To John Tudor
Braintree July 23. 1774
You will be Surprised I believe, to receive a Letter from me, upon a Matter which I have so little Right to intermeddle with, as the Subject of this. I am Sensible it is a Subject of very great Delicacy: but as it is of equal Importance, to your own Happiness and that of your only Son, I hope and believe you will receive it, as it is really meant, as an Expression of my Friendship both to yourself and him, without any other View or Motive Whatsoever.
Your Son has never Said a Word to me, but from what I have accidentally heard from others, I have Reason to believe that he is worried and uneasy in his Mind. This Discontent is in danger of producing very disagreable Effects, as it must interrupt his Happiness, and as it may and probably will, if not removed injure his Health, and by discouraging his Mind and depressing his Spirits, disincline him to, or disqualify him, for his Studies and Business.
I believe, Sir, you are not so sensible as I am, of the Difficulty of a young Gentlemans getting into much Business in the Practice of the Law. It must, in the best of Times, and for the most promising Genius’s be a work of Time.
The present Situation of public affairs is Such as has rendered this Difficulty tenfold greater than ever.
The Grant from the Crown of Salaries to the Judges, the Proceedings of the two Houses of Assembly in Relation to it, and the general Discontent, throughout all the Counties of the Province, among Jurors and others, concerning it had well nigh ruined the Business of all the Lawyers in the Government before the News of the three late Acts of Parliament arrived. These Acts, have put an End to all Business of the Law in Boston. The Port Act of itself has done much towards this, but the other two Acts, have Spread through the Province Such an Apprehension that there will be no Business for Courts for Some Time to come, that our Business is at present in a manner at an End.
In this State of Things, I am Sure, it is impossible, that your Sons [Business?] should be Adequate to his necessary Expences, however frugal he may [be] I have heard that he complains, that it is not.
His Expences for the Rent of his office, for his Board, and Washing, must [amount] to a considerable Sum annually, without accounting a Farthing for other transient Charges which a young Gentleman, of the most sober and virtuous Character can no more avoid, than he can those for his Bed and Board. So that it is absolutely impossible, but he must run behind hand and be obliged to run in Debt for Necessaries, unless he either is assisted by his Father, or leaves the Town of Boston, and betakes himself to some distant Place in the Country, where if his Business should not be more his Expences may be vastly less.
I am well aware of the Follies and Vices So fashionable among many of the young Gentlemen of our Age and Country, and if your Son was infected with them, I would never have become, an Advocate for him, without his Knowledge as I now am, with his Father. I should think the more he was restraind the better.
But I know him to have a clear Head and an honest faithfull Heart.

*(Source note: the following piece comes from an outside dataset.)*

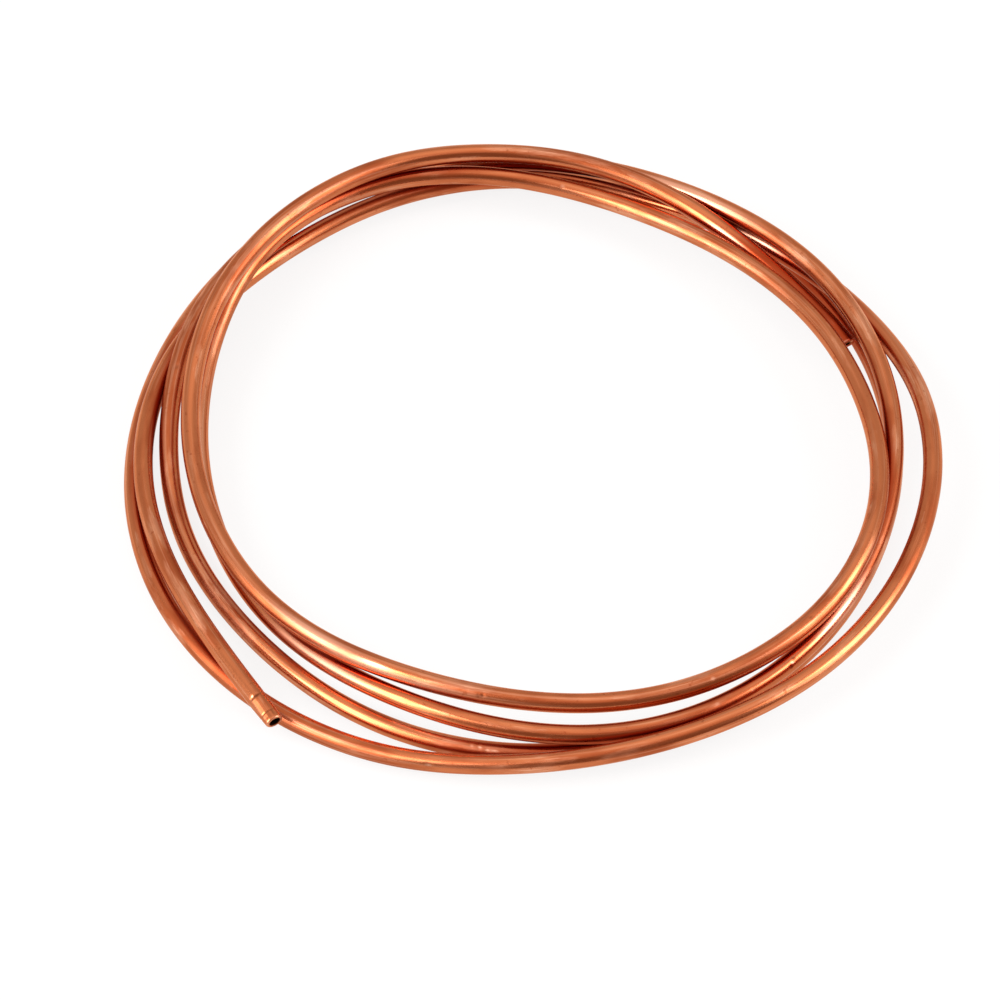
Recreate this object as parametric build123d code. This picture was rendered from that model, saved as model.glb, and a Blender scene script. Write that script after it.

He is virtuous, Sober, Steady, industrious, and constant to his Office. He is as frugal as he can be, in his Rank and Class of Life, without being mean.
It is your peculiar Felicity, to have a Son whose Behaviour and Character are thus deserving.
Now there can be nothing in this Life So exquisitely painfull, to Such a Mind, So humiliating, So mortifying, as to be distrusted by his Father—as to be obliged to borrow of Strangers or to run in Debt and lie at Mercy.
A Small Donation of Real or Personal Estate, made to him now would probably be of more Service to him, than ten times that Sum ten years hence. It would give him a small Income that he could depend upon—it would give him Weight and Reputation in the World, and would Assist him greatly in getting into Business.
I am under real Concern, lest the Anxiety he now Struggles with should prove fatal to him. I have written this without his Knowledge, and I dont propose ever to acquaint him with it. If you please you may burn this, only I must intreat that you believe it to flow only from real Concern for a young Gentn. whom I greatly esteem.
I am your Friend and humble servant,
RC (MHi:Tudor Papers); addressed: “to John Tudor Esqr Cambridge”; endorsed: “from John Adams to John Tudor Esq July 23d 1774.”
1. John Tudor (1709–1795) was generally called Deacon John because of his position in the New Brick Church in Boston. Apparently he was in the marine insurance business and occasionally got involved in politics (John Tudor, Deacon Tudor’s Diary, ed. William Tudor, Boston, 1896).